Questions like these make environmental assessment so difficult, because different impacts are often not directly comparable. Environmental knowledge, experience, expert support and the orientation to a company's ecodesign targets help in solving these problems in daily practice. Where possible, the development of specific solutions for different framework conditions, eg, regions, user groups or product functions, may offer the best environmental potential.

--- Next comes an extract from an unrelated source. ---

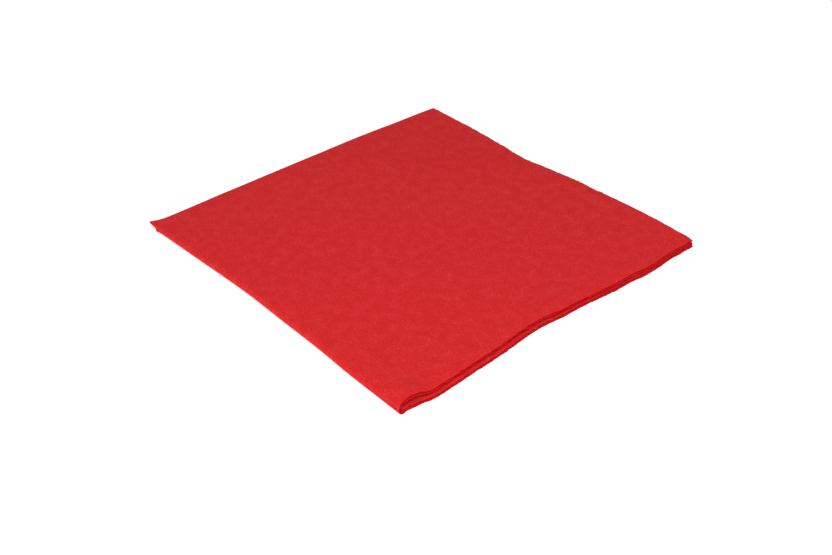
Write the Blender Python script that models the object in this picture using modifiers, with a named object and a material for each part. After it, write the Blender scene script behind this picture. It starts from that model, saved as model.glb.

The ecodesign development process is complemented by a final LCA screening to validate the optimisation measures. Often it will be sufficient to carry out a partial screening of the changes made, checking the environmental improvement against a product's forerunner.

Is it worth the trouble?

When facing all these challenges that occur when implementing ecodesign in daily development practice the question remains of whether it is worth the trouble. But we believe the real question today is whether it is worth not doing it. Ecodesign is an investment in a company's future. Sustainability has become a market factor, and the demand for sustainable and environmentally friendly products is on the increase. EU and national legislations are pushing this trend, big retailers are taking it into consideration, and more and more end customers are becoming aware of the environmental burdens of the products they use every day.

The benefits of implementing ecodesign clearly overweigh the efforts involved. Ecodesign enhances workflows and communication and generates synergy effects between a company's business units.

Taking time today to consider what requirements tomorrow's products will have to face brings a market advantage and provides a new source for innovation. The image of a company and its products will be upgraded and in the end, we all profit from protecting our environment.